Obama’s Corporate Tax Reform Proposal

President Obama recently announced his latest budget proposal. He suggested a one-time levy of 14% as a transition tax on the earnings American firms have accumulated abroad, a recurring tax on future foreign earnings of 19%, and finally, to lower the corporate tax rate to 28%.

This proposal aims to resolve the issues of the ineffectiveness of corporate tax and to tackle its main consequence: U.S. tax avoidance and corporate inversions.

Traditionally, the U.S. employs a U.S. person (person or corporation) on their worldwide income. To mitigate potential double taxation, the U.S. employs a credit system, allowing a U.S. person to claim a credit for the foreign income taxes imposed on foreign source income. However, a major exception to this system is the deferral privilege, whereby the U.S. does not tax foreign source income earned by a U.S. person through a corporation until those profits are repatriated by the domestic shareholder through a dividend distribution.[1]

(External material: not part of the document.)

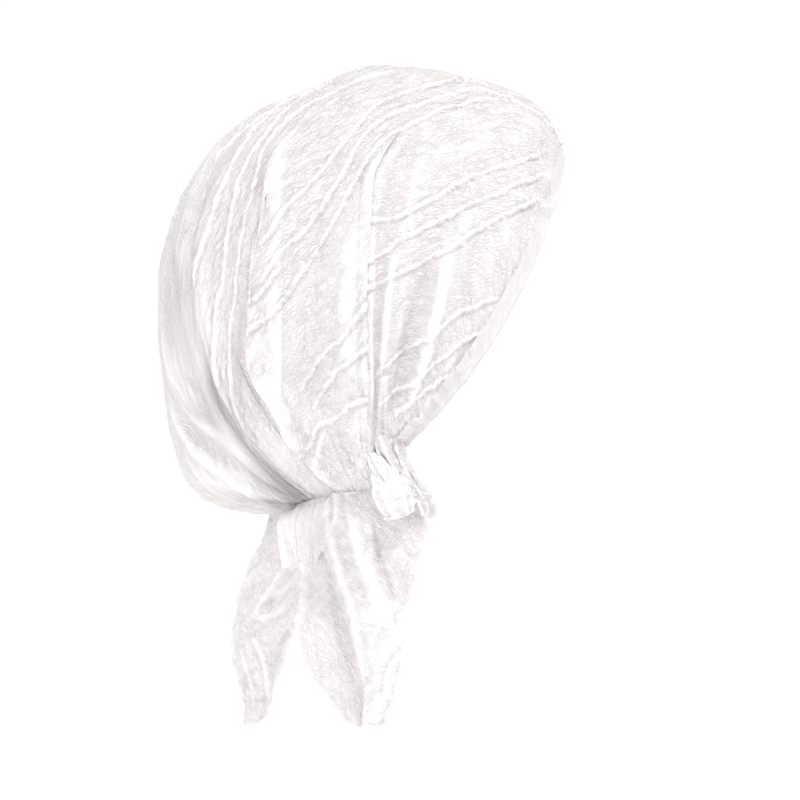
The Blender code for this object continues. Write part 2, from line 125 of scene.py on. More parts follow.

Since the U.S. corporate tax rate is one of the highest amongst the developed countries (35%), U.S. companies have managed to avoid it by structuring their business so that most of their profits are now located abroad. Hence, the figures speak for themselves: G.E. ($110 billion), Microsoft ($74 billion), Pfizer ($69 billion) and Apple ($54.4 billion).

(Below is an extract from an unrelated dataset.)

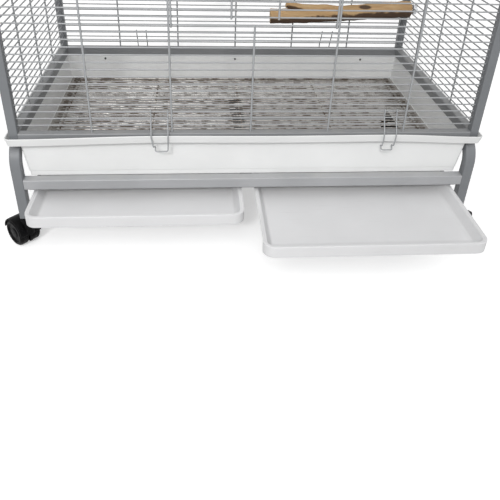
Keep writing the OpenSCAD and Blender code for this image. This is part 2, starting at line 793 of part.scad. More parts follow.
// Wire loop that hangs on a level wire, passes over the rim, snaps under it with a kink,
// and ends in a finger loop.
module clip(x) {
    hook_r = (row_wire_d + clip_wire_d) / 2 + run_gap;
    top = row_z(clip_row);
    face = clip_wire_d / 2 - clip_face;
    half = clip_w / 2;
    foot = clip_foot_w / 2;
    under = stand_h - clip_wire_d / 2 - clip_snap;
    low = stand_h - clip_pull;
    hang = 10; // straight length under the hook
    bend = 4;  // length of a rounded corner
    toe = 2.5; // kink's reach behind the rim's foot
    tip = rim_lean + toe - rim_proud;
    leg = concat(
        [for (a = [-60:30:180]) [half, row_y + hook_r * cos(a), top + hook_r * sin(a)]],
        [
            [half, row_y - hook_r - bend / 4, top - hang],
            [half, face + bend, rim_top + 3 * bend],
            [half, face, rim_top + bend],
            [foot, face, stand_h - bend / 8],
            [foot, tip - bend / 4, under],
            [foot, tip, under - clip_wire_d / 2],
            [foot, tip - bend / 4, under - clip_wire_d],
            [foot, face + bend / 4, low + bend / 4],
            [foot - bend / 2, face, low]
        ]);
    back = [for (i = [len(leg) - 1:-1:0]) [-leg[i][0], leg[i][1], leg[i][2]]];
    path = concat(leg, back);
    translate([x, 0, 0])
        swept(path, [for (p = path) clip_wire_d / 2], [1, 0, 0], 8);
}
module front_clip(x) { color(wire_grey) seat() clip(x); }
module back_clip(x) {
    color(wire_grey) seat() translate([0, cage_d, 0]) mirror([0, 1, 0]) clip(x);
}
module front_left_clip() { front_clip(front_left_clip_x); }
module front_right_clip() { front_clip(front_right_clip_x); }
module back_left_clip() { back_clip(-back_clip_x); }
module back_right_clip() { back_clip(back_clip_x); }

// Forked branch perch, bolted through the right panel with a wing nut outside.
module at_perch(x = 0) {
    seat() translate([x, perch_y, perch_axis_z]) rotate([0, 90, 0]) children();
}
module bolt_hole(h) {
    translate([0, 0, -cut]) cylinder(d = perch_bolt_d + 2 * shaft_gap, h = h + 2 * cut);
}
module perch() {
    rings = 14;
    straight = perch_d / 2;    // level length at the fixed end
    sway = perch_d / 6;        // branch's wander to the side, and its sag
    sag = perch_d / 6;
    knots = perch_d / 32;      // unevenness of its radius
    fork_ring = 7;
    limb_step = perch_d * [-0.63, -0.06, 0.103];
    limb_rings = 6;
    limb_share = 0.3;
    main = concat(
        [[perch_x - weld_gap, 0, 0], [perch_x - straight, 0, 0]],
        [for (i = [1:rings]) let (s = (perch_l - straight) * i / rings)
            [perch_x - straight - s * cos(perch_fall), sway * sin(300 * i / rings),
             -s * sin(perch_fall) - sag * sin(200 * i / rings)]]);
    radii = [for (i = [0:rings + 1]) perch_d / 2
        + (perch_tip_d - perch_d) / 2 * i / (rings + 1) + knots * sin(150 * i)];
    limb = [for (i = [0:limb_rings])
        main[fork_ring] + i * limb_step + [0, 0, sag / 2 * sin(60 * i)]];
    limb_radii = [for (i = [0:limb_rings]) perch_d * (limb_share - 0.015 * i)];
    color(wood) difference() {
        seat() translate([0, perch_y, perch_axis_z]) {
            swept(main, radii, [0, 0, 1], 12);
            swept(limb, limb_radii, [0, 0, 1], 10);
        }
        at_perch(perch_x - perch_bolt_l) bolt_hole(perch_bolt_l);
    }
}
module perch_bolt() {
    inner = perch_x - perch_bolt_l;
    color(zinc) at_perch(inner)
        cylinder(d = perch_bolt_d, h = panel_out_x + washer_t + nut_h + bolt_end - inner);
}
module perch_washers() {
    color(zinc) for (x = [perch_x, panel_out_x]) at_perch(x) difference() {
        cylinder(d = washer_d, h = washer_t);
        bolt_hole(washer_t);
    }
}
module perch_wing_nut() {
    color(zinc) at_perch(panel_out_x + washer_t + weld_gap) difference() {
        union() {
            cylinder(d1 = 2 * perch_bolt_d, d2 = 1.7 * perch_bolt_d, h = nut_h);
            for (a = [0, 180]) rotate(a)
                translate([0.7 * perch_bolt_d, -wing_t / 2, nut_h / 4])
                    cube([wing_l, wing_t, nut_h]);
        }
        bolt_hole(nut_h);
    }
}

stand_left_frame();
stand_right_frame();
stand_front_rail();
stand_back_rail();
rail_end_plugs();
stand_screws();
left_tray_runner();
centre_tray_runner();
right_tray_runner();
leg_sockets();
front_left_caster_housing();
front_left_caster_wheels();
front_left_caster_axle();
front_right_caster_housing();
front_right_caster_wheels();
front_right_caster_axle();
back_left_caster_housing();
back_left_caster_wheels();
back_left_caster_axle();
back_right_caster_housing();
back_right_caster_wheels();
back_right_caster_axle();
base_pan();
pan_studs();
floor_grid();
left_tray();
right_tray();
front_left_post();
front_right_post();
back_left_post();
back_right_post();
front_bottom_rail();
back_bottom_rail();
left_bottom_rail();
right_bottom_rail();
front_top_rail();
back_top_rail();
left_top_rail();
right_top_rail();
post_caps();
front_panel_lower();
front_panel_left();
front_panel_right();
front_panel_upper();
back_panel();
left_panel();
right_panel();
roof_panel();
main_door();
front_left_clip();
front_right_clip();
back_left_clip();
back_right_clip();
perch();
perch_bolt();
perch_washers();
perch_wing_nut();
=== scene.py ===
# A wire flight cage on a castered tube stand, with a base pan and two trays. Metres.
import json
import math
import random

import bmesh
import bpy
from mathutils import Matrix, Vector, noise


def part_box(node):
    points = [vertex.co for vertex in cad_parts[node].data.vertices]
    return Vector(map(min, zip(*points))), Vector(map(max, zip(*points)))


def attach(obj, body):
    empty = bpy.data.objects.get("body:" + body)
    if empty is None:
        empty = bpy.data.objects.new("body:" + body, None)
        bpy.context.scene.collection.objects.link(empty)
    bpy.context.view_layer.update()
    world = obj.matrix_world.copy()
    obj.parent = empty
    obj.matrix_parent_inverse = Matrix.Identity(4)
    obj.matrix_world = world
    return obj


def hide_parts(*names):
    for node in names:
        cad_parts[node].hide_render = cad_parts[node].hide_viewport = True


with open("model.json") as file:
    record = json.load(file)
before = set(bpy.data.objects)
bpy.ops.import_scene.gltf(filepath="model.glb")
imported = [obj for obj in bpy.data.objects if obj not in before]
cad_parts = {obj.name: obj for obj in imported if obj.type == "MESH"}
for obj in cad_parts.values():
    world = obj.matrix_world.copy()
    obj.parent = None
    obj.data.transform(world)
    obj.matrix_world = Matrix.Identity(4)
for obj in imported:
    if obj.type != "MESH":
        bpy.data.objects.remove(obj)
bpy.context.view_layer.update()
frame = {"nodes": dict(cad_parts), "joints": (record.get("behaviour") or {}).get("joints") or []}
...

Another consequence of this corporate tax avoidance is the phenomenon of inversions. A corporate inversion is a transaction in which a U.S. based multinational restructures, so a foreign parent replaces the U.S. parent, in order to avoid U.S. taxes. Another goal of corporations is to access cash located abroad without paying the “repatriation tax.”

The one-time tax aims to incentivize companies to repatriate foreign profits. There is a precedent for this; in 2004, the United States Congress enacted such a tax holiday for U.S. multinational companies, allowing them to repatriate foreign profits to the U.S. at a 5.25% tax rate. The Internal Revenue Service (“IRS”) has assessed that, in total, 843 companies brought back $312 billion.

However, there are some vocal critics of the proposal. Concerning the repatriation tax, some commentators stress the fact that the 2004 tax holiday did not prevent the same fifteen companies, which benefited the most, from later cutting at least 20,000 jobs. Concerning the suppression of the deferral privilege, one of the main concerns is that it may incentive U.S. companies to increase the likelihood of foreign companies purchasing them as targets by searching for inversion partners. Indeed, in order to access their offshore cash, companies with substantial offshore holdings should make a move now when it is easier for them to reincorporate abroad. Finally, the last criticism is a classic one, some critics advocate a territorial system under which the I.R.S. would only seek to tax those profits earned within the United States.

[1]Misey & Schadewald, A Practical Guide to U.S. Taxation of International Transactions, published by Commerce Clearing House, Inc. (“CCH M&S”); 9th Ed. (2014).